Among the evidence that Hearty touched on during his presentation was a note that Nacchio signed Dec. 13 instructing a stock broker to sell more than 350,000 shares on Jan. 1 and 2, 2001. He indicated he was not aware of inside information at the time he signed it. But Hearty said Nacchio backdated the document, putting a date of Nov. 3 on it.
“What had happened since Nov. 3?” Hearty asked. “All those meetings with division heads warning him that the targets were too high. He received Mr. Mohebbi’s first memo,” warning that Qwest’s revenue targets were a “huge stretch” and that recurring revenue would have to take off quickly to have a chance to meet the targets.
Hearty said the government has substantial evidence that Nacchio accelerated his stock sales from January to May 2001, at the same time he was withholding Qwest’s problems from investors.
Nacchio implemented a stock-sales plan Feb. 15 under which he would exercize 11,500 stock options each trading day for 2 ½ years.

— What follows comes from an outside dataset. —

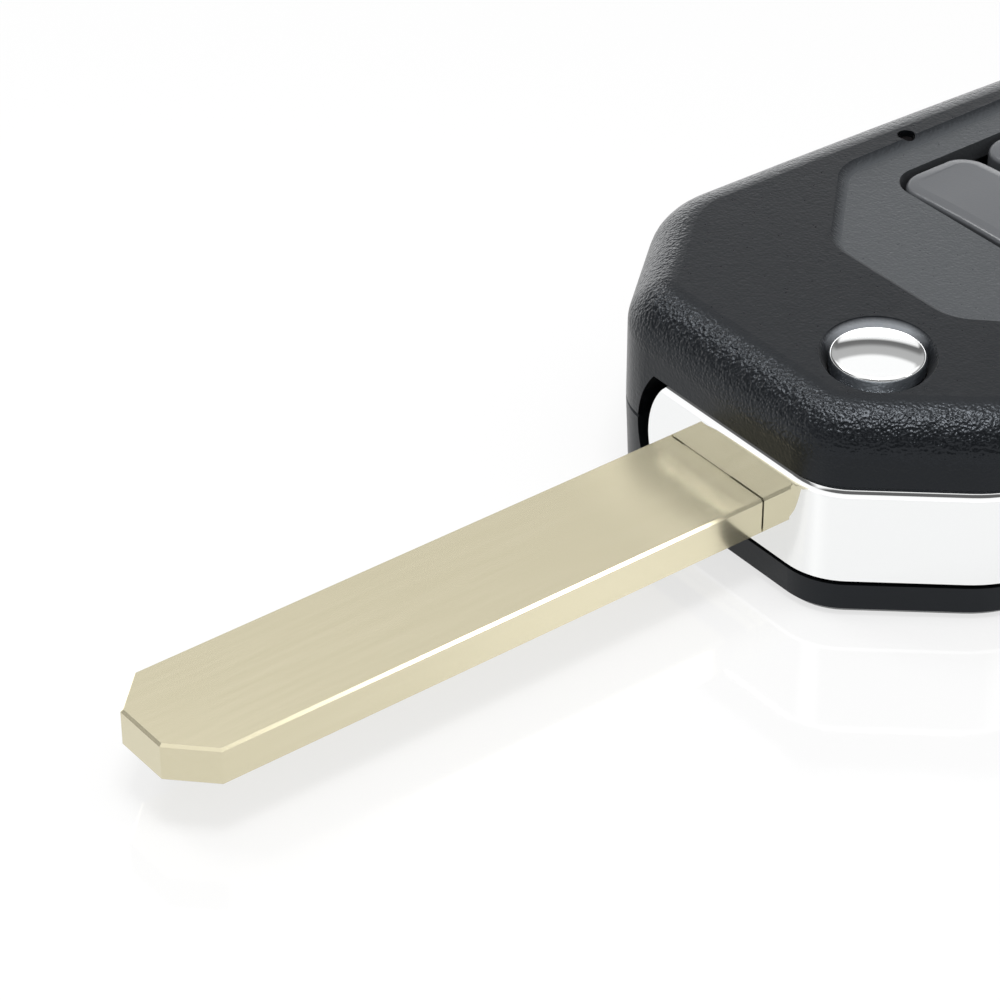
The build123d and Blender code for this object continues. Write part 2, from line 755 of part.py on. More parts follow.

The plan allowed Nacchio to diversify his portfolio and sell stock during periods that regulators don’t allow insider stock sales.
But he cancelled the plan March 1. When he resumed sales during the allowed period from April 26 to May 15, he sold $49 million in Qwest stock, far more than his plan would have allowed, Hearty said. From Feb. 20 to May 29, Nacchio sold $55 million in shares, while his plan would have allowed sales of just under $30 million.
“Mr. Nacchio’s plan solved all his problems but one. It didn’t alow him to sell his shares fast enough,” Hearty said.
Hearty pointed to several conference calls with analysts during which he optimistically touted Qwest’s financial projections.
“Mr. Nacchio tells investors how well Qwest is doing even though he knew they had missed their recurring revenue plan by almost 20 percent …Those problems were kept inside Qwest. People outside did not know. He told everyone Qwest was doing great,” Hearty said. “Mr. Nacchio never backs off those high growth projections throughout the time he’s selling his stock in 2001, despite the fact he has been warned repeatedly that the projections are too high.”